- PROBLEM STATEMENT: Quote exactly the lines spanning from the top of the data below to the line that contains "masks = edge_masks(points, normals, sizes)", including both.

##### DATA

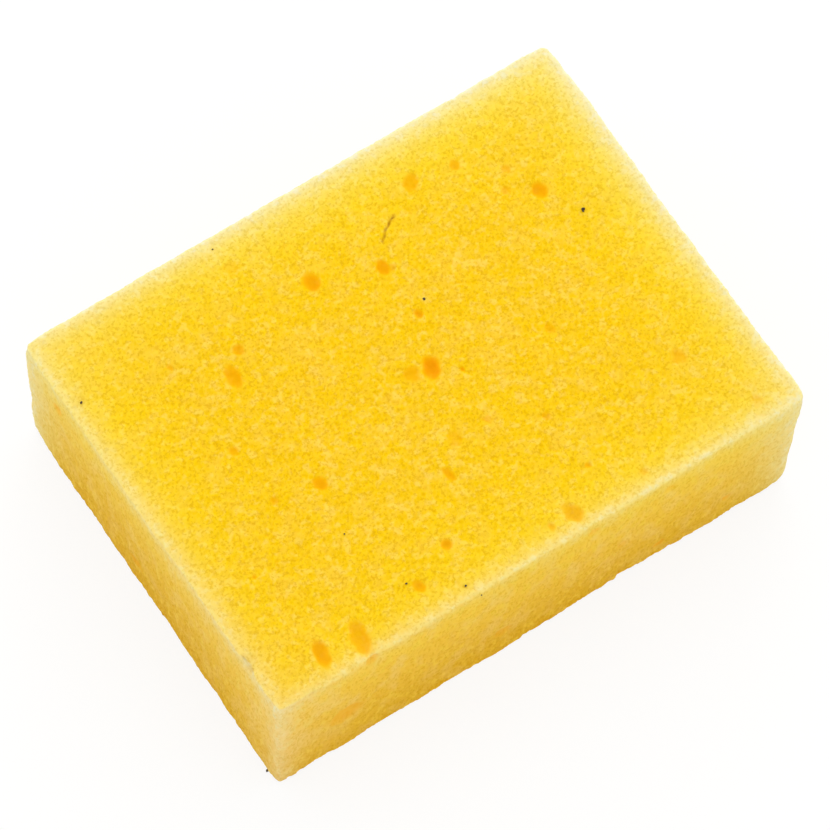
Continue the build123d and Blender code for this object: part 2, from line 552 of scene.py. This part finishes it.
def foam_surface(sizes):
    """The finished skin: the rounded block, moved along its normals by the cut's slow waves, the
    cells, the bubbles and the slit, and torn at the nick. Nothing goes below the floor.
    Returns points, squares and the masks that the material reads."""
    counts = np.maximum(np.round(2 * HALF / sizes.grid).astype(int), 8)
    share, quads = box_grids(counts)
    points, normals = rounded_block(share, sizes)
    masks = edge_masks(points, normals, sizes)

    foot = np.exp(-(points[:, 2] - LOW[2]) / (4 * MM))
    drift = sizes.wave * waves(points, SEED, 22, 9 * MM, 60 * MM)
    rise = points * [1, 1, 1 / CELL_STRETCH]
    drift += (0.38 + 0.12 * foot) * sizes.wave * waves(rise, SEED + 1, 26, 2.0 * MM, 7 * MM)
    centre, wall, number = foam_cells(rise, sizes.cell, SEED + 2)
    pit = np.clip(1 - (centre / 0.62) ** 2, 0, 1) * (0.35 + 0.65 * number)
    small, _, small_number = foam_cells(rise, sizes.cell * 0.62, SEED + 3)
    pock = np.clip(1 - (small / 0.55) ** 2, 0, 1) * (small_number > 0.35)
    bowl, dark = open_bubbles(points)
    groove, line = slit(points)

    sunk = sizes.cell_depth * (pit + 0.45 * pock) + bowl + groove
    points = points + normals * (drift - sunk)[:, None]
    points += nick(points)
    points[:, 2] = np.maximum(points[:, 2], LOW[2])

    masks["bubble"] = np.clip(dark, 0, 1)
    masks["slit"] = np.clip(line, 0, 1)
    # Painted shade: the pore tint follows the depth of the cell pits.
    masks["pore"] = np.clip(0.75 * pit + 0.45 * pock, 0, 1)
    masks["wall"] = np.clip(1 - wall / 0.28, 0, 1)
    return points, quads, masks


def crumbs(places, rows=7, columns=10):
    """Grains of grit. Each is a globe over latitude and longitude whose radius is a smooth random
    bump on the mean, closed at its poles by one point each, and sunk by a third into the foam."""
    draw = np.random.default_rng(SEED + 9)
    lat = np.linspace(-math.pi / 2, math.pi / 2, rows)[1:-1]
    lon = np.linspace(0, 2 * math.pi, columns, endpoint=False)
    lat, lon = (grid.ravel() for grid in np.meshgrid(lat, lon, indexing="ij"))
    globe = np.column_stack([np.cos(lat) * np.cos(lon), np.cos(lat) * np.sin(lon), np.sin(lat)])
    globe = np.vstack([globe, [0, 0, -1], [0, 0, 1]])
    row, column = (g.ravel() for g in np.meshgrid(
        np.arange(rows - 3), np.arange(columns), indexing="ij"))
    after = (column + 1) % columns
    quads = np.column_stack([
        row * columns + column, row * columns + after,
        (row + 1) * columns + after, (row + 1) * columns + column])
    ring, step = np.arange(columns), (np.arange(columns) + 1) % columns
    low, last = len(globe) - 2, (rows - 3) * columns
    caps = np.concatenate([
        np.column_stack([np.full(columns, low), step, ring]),
        np.column_stack([np.full(columns, low + 1), last + ring, last + step])])
    points, squares, triangles = [], [], []
    for x, y, z, radius in places:
        centre = np.array([x, y, z]) * MM
        bumps = 1 + 0.22 * waves(globe, int(draw.integers(1 << 30)), 6, 1.0, 3.0)
        squash = draw.uniform(0.75, 1.2, 3)
        base = sum(len(p) for p in points)
        points.append(centre + globe * squash * bumps[:, None] * radius * MM)
        squares.append(quads + base)
        triangles.append(caps + base)
    return np.vstack(points), np.vstack(squares), np.vstack(triangles)


def make_mesh(name, points, *rings):
    """A mesh object at the origin from arrays of points and of squares or triangles."""
    mesh = bpy.data.meshes.new(name)
    corners = np.concatenate([ring.ravel() for ring in rings])
    totals = np.concatenate([np.full(len(ring), ring.shape[1]) for ring in rings])
    starts = np.concatenate([[0], np.cumsum(totals)[:-1]])
    mesh.vertices.add(len(points))
    mesh.vertices.foreach_set("co", points.astype(np.float32).ravel())
    mesh.loops.add(len(corners))
    mesh.loops.foreach_set("vertex_index", corners.astype(np.int32))
    mesh.polygons.add(len(totals))
    mesh.polygons.foreach_set("loop_start", starts.astype(np.int32))
    mesh.update(calc_edges=True)
    mesh.validate()
    mesh.shade_smooth()
    piece = bpy.data.objects.new(name, mesh)
    bpy.context.scene.collection.objects.link(piece)
    return piece


def add_mask(mesh, name, values):
    """One number per point, under a name that a material can read."""
    layer = mesh.attributes.new(name, "FLOAT", "POINT")
    layer.data.foreach_set("value", values.astype(np.float32))


# ---------------------------------------------------------------- materials


def node(tree, kind, inputs=None, **settings):
    """A shader node with its settings and input values or links."""
    made = tree.nodes.new(kind)
    for key, value in settings.items():
        setattr(made, key, value)
    for key, value in (inputs or {}).items():
        socket = made.inputs[key]
        if isinstance(value, bpy.types.NodeSocket):
            tree.links.new(value, socket)
        else:
            socket.default_value = value
    return made


def maths(tree, operation, a, b=0.0, clamp=False):
    """The result of one sum on values or links."""
    made = node(tree, "ShaderNodeMath", {0: a, 1: b}, operation=operation, use_clamp=clamp)
    return made.outputs[0]


def mix_colour(tree, share, a, b, blend="MIX"):
    """Colour a with its share of b laid over it, or multiplied in."""
    made = node(tree, "ShaderNodeMix", data_type="RGBA", clamp_factor=True, blend_type=blend)
    for key, value in ((0, share), (6, a), (7, b)):
        if isinstance(value, bpy.types.NodeSocket):
            tree.links.new(value, made.inputs[key])
        else:
            made.inputs[key].default_value = value if key == 0 else (*value[:3], 1)
    return made.outputs[2]


def ramp(tree, value, low, high):
    """0 below low and 1 above high, smoothly."""
    return node(tree, "ShaderNodeMapRange", {0: value, 1: low, 2: high}, clamp=True,
                interpolation_type="SMOOTHSTEP").outputs[0]


def mask(tree, name):
    """The number that each point carries under this name."""
    return node(tree, "ShaderNodeAttribute", attribute_name=name).outputs["Fac"]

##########

- WRITTEN ANSWER:
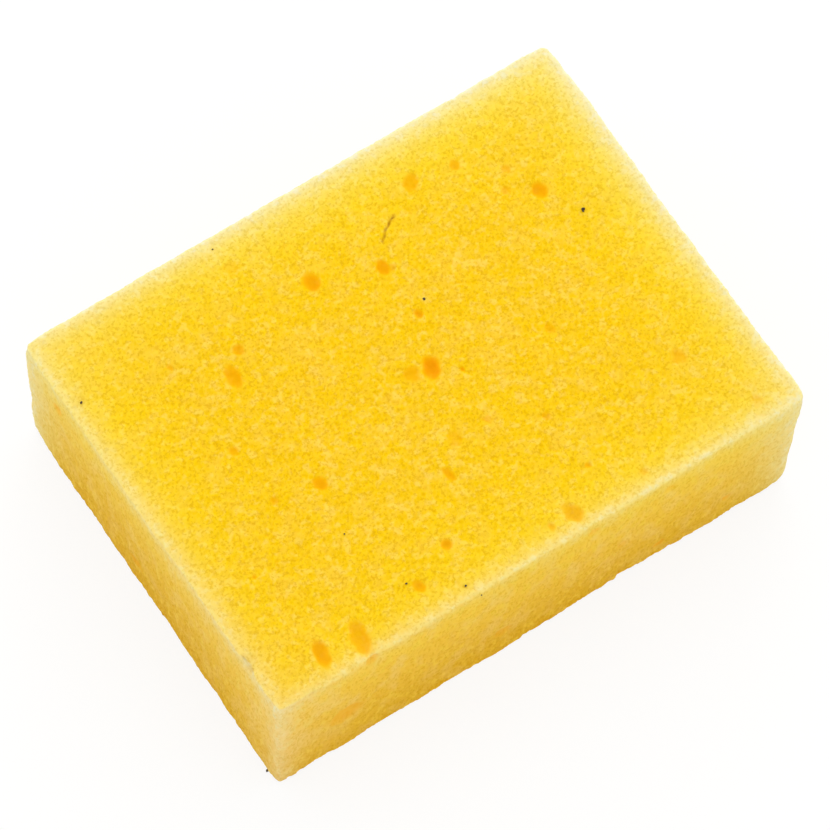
Continue the build123d and Blender code for this object: part 2, from line 552 of scene.py. This part finishes it.
def foam_surface(sizes):
    """The finished skin: the rounded block, moved along its normals by the cut's slow waves, the
    cells, the bubbles and the slit, and torn at the nick. Nothing goes below the floor.
    Returns points, squares and the masks that the material reads."""
    counts = np.maximum(np.round(2 * HALF / sizes.grid).astype(int), 8)
    share, quads = box_grids(counts)
    points, normals = rounded_block(share, sizes)
    masks = edge_masks(points, normals, sizes)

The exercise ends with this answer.